Firstly, it means emphasising the matter her works are made of, underlining the gestural and physical quality of paint, something which is unusual in the increasingly immaterial practice of contemporary art. It’s a physical quality which Cathy has brought over, with rigour and confidence, from choreography to painting and back. It underlies the absorbed and joyous sense of ritual in her work, a ceremony of solitude that prepares the creation of worlds in a contemplative, sacred space – always taking place on the ground, just like dance or Pollock’s drippings. It also stresses the fertile, untameable femininity (something that’s well beyond the definition of ‘men’ and ‘women’) that imbues her work. There is a quality of intimate, doggedly pursued happiness in her work, something which is evident in the confession captured by François Lévy Kuentz’s in the film about her
Painting Dancing: “je n’ai pas le choix, j’ai besoin de peindre”; “I have no choice in the matter; I need to paint”.
As I look at Cathy J.’s latest work,
Meditation in and out, I see an extraordinary coherence and continuity with all of her previous work, in a constant ascent and renunciation. Something “transcendent”, and I mean it etymologically: a movement which crosses (
trans) and rises (
scando): an overcoming, a flow which takes us beyond… And which leads us into a further space where painted matter and colour prevail not just by absorbing form and figures, but also because their power of absorption sucks in our very gaze. It invites us to walk and swim in the canvasses’ colour, move in them and settle in them, just like in dance-theatre where the distinction between viewer and performer becomes irrelevant.

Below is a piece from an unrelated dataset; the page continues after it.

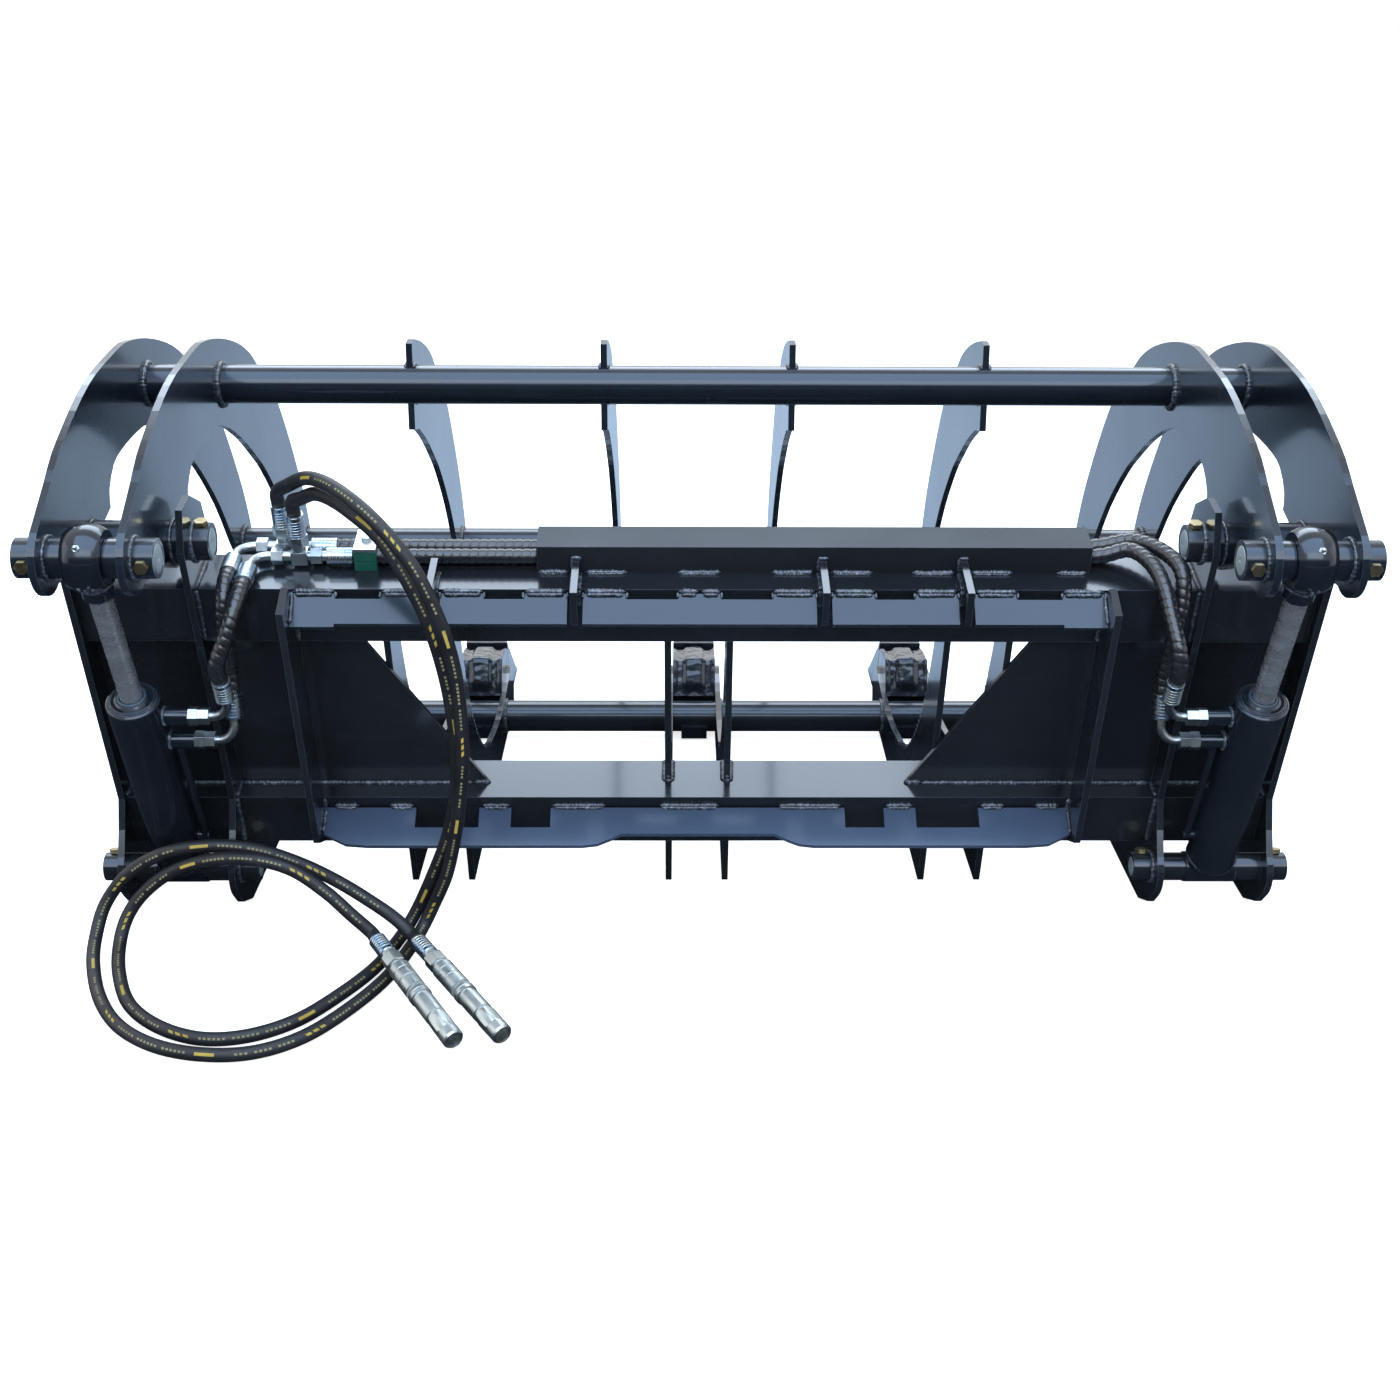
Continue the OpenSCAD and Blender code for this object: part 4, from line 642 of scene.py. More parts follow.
def knurl_tooth(origin, z, r):
    """A tapered tooth: its foot and top are (start, end, radius, half width)."""
    w = z.cross(r)
    verts = []
    for h0, h1, radius, half in (KNURL_FOOT, KNURL_TOP):
        for h, across_it in ((h0, -half), (h0, half), (h1, half), (h1, -half)):
            verts.append(origin + (z * h + r * radius + w * across_it) / 1000)
    return verts, [(0, 1, 5, 4), (1, 2, 6, 5), (2, 3, 7, 6), (3, 0, 4, 7), (4, 5, 6, 7)]


def coupler(tag, end, d):
    origin = Vector(end) / 1000
    metal = MATERIALS["coupler_metal"]
    ferrule = lathe("coupler_ferrule_" + tag, origin, d, crimp(38, 12.9), FERRULE, "frame", 40)
    ob = lathe("coupler_body_" + tag, origin, d, COUPLER_PROFILE, metal, "frame", 48,
               hexes=COUPLER_HEXES)
    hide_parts("coupler_" + tag)
    z = Vector(d).normalized()
    x = z.orthogonal().normalized()
    y = z.cross(x)
    teeth = []
    for k in range(KNURL_TEETH):
        a = TURN * k / KNURL_TEETH
        teeth.append(knurl_tooth(origin, z, x * math.cos(a) + y * math.sin(a)))
    knurl = join_parts("coupler_knurl_" + tag, teeth, metal, "frame", smooth=False)
    return [ob, ferrule, knurl]


for tag, x, y, route, tip, phase in (("a", FAR_X, FAR_Y, ROUTE_A, TIP_A, 0.11),
                                     ("b", NEAR_X, NEAR_Y, ROUTE_B, TIP_B, 0.17)):
    ob, fine, s, d, end = supply(tag, x, y, route, tip)
    extra = hose_marks(tag, fine, s, phase) + coupler(tag, end, d)

# Lines in their spiral guards. The fittings' sizes set where the lines start and end.
PORT_UPPER, PORT_LOWER = BARREL_L - 30, BARREL_L - 79
LOWER_LEAN = 30
PORT_REACH = BARREL_R + 36
PORT_ADAPTER_L = 13
ELBOW_RISE = 44
ELBOW_REACH = 70
CRIMP_L = 37
CRIMP_START = 39
TEE_LEFT = 24
BEAM_STEPS = 18


def line_dir(lean):
    """The way a line leaves its port, lean degrees off the cylinder's axis."""
    a = CYL_ANGLE - math.radians(lean)
    return np.array([0, math.cos(a), math.sin(a)])


def line_end(port, lean):
    """Where a line meets the ferrule of its port's elbow."""
    foot = np.array([BAY_X - PORT_REACH - PORT_ADAPTER_L - ELBOW_RISE,
                     BASE_PIN[0] + port * math.cos(CYL_ANGLE), BASE_PIN[1] + port * math.sin(CYL_ANGLE)])
    return foot + ELBOW_REACH * line_dir(lean)


UPPER_E, LOWER_E = line_end(PORT_UPPER, 0), line_end(PORT_LOWER, LOWER_LEAN)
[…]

To sum-up mentally: from the forms in the background in perpetual movement and dance, which, a few years ago, I jokingly named
enjambements (restating a poetic rhetorical figure with a choreographic imagery), from
Sedie to
Mezzi di trasporto, Cathy’s itinerary is one of continual expansion and contraction, a systolic-diastolic movement between background and forms. As in the
Collages dancers and the
Preghiere which envelope abstract and geometric figures with a symbolical
tallit - the praying shawl which equally veils and unveils, which reveals as it conceals - onto the
Porte series (“doors without door”) and up until the more recent quasi-installations: canvasses which proliferate, become linked to each other and create an environment, which invite us not just to contemplation but to inhabit them. This reminds us that contemplation means exactly this: “to build one’s own temple”.
This exhibition,
Meditation in and out, holds a further kind of trespassing: the prayer of the depicted bodies as they melt in each other , and the kama sutra of walls and angles; the angelic mutation of the walls (“ton angle gardien”, I told Cathy jokingly). The geometry of the walls prolongs the geometry and linearity of the bodies in a reminiscence of “mosaics” (
Mosaica was the title of an exhibition of Cathy’s “Italian years”, where the variations of Rodin’s
Etreinte emerged into a kind of ascension on Romanic architectures). In Meditation in and out this erotic geometry is mixed with a poetics of disappearance. Colour seduces us by becoming a wall and assimilating people and shadows, both of which are made invisible by the invitation to a ‘beyond’ , to something which is off-screen, out of our gaze’s reach. It is another modality of transcendence, this aesthetic exploration of the “becoming ghostly” (or angelic), something much similar to Francesca Woodman’s work, another great artist ( a photographer) and contemporary of Cathy’s. Perhaps the turning point for Cathy was the tallit, the shawl – the veiling, unveiling, revealing by obscuring; the element that concentrates in itself painting, femininity and ritual – that is, prayer.
What is a prayer in colour, or to colours? (« Aux belles couleurs », for many years we have dreamingly joked about opening a gallery with such childish names - “aube elle coule heures”, “oh belle cool her”, “eaux belles coulèrent”, aubes et eaux qui coulent des couleurs maintenant et au fil des heures, etc.). I believe it’s devotion in the making. That is, play.
I don’t believe a verb apt to describe the act of devotion exists, but if it did exist, I would imagine it as intransitive – with the same grace, gratuity and 'objectlessness' of the acts of praying, playing, and painting. This, too, is what I learn from Cathy’s oeuvres.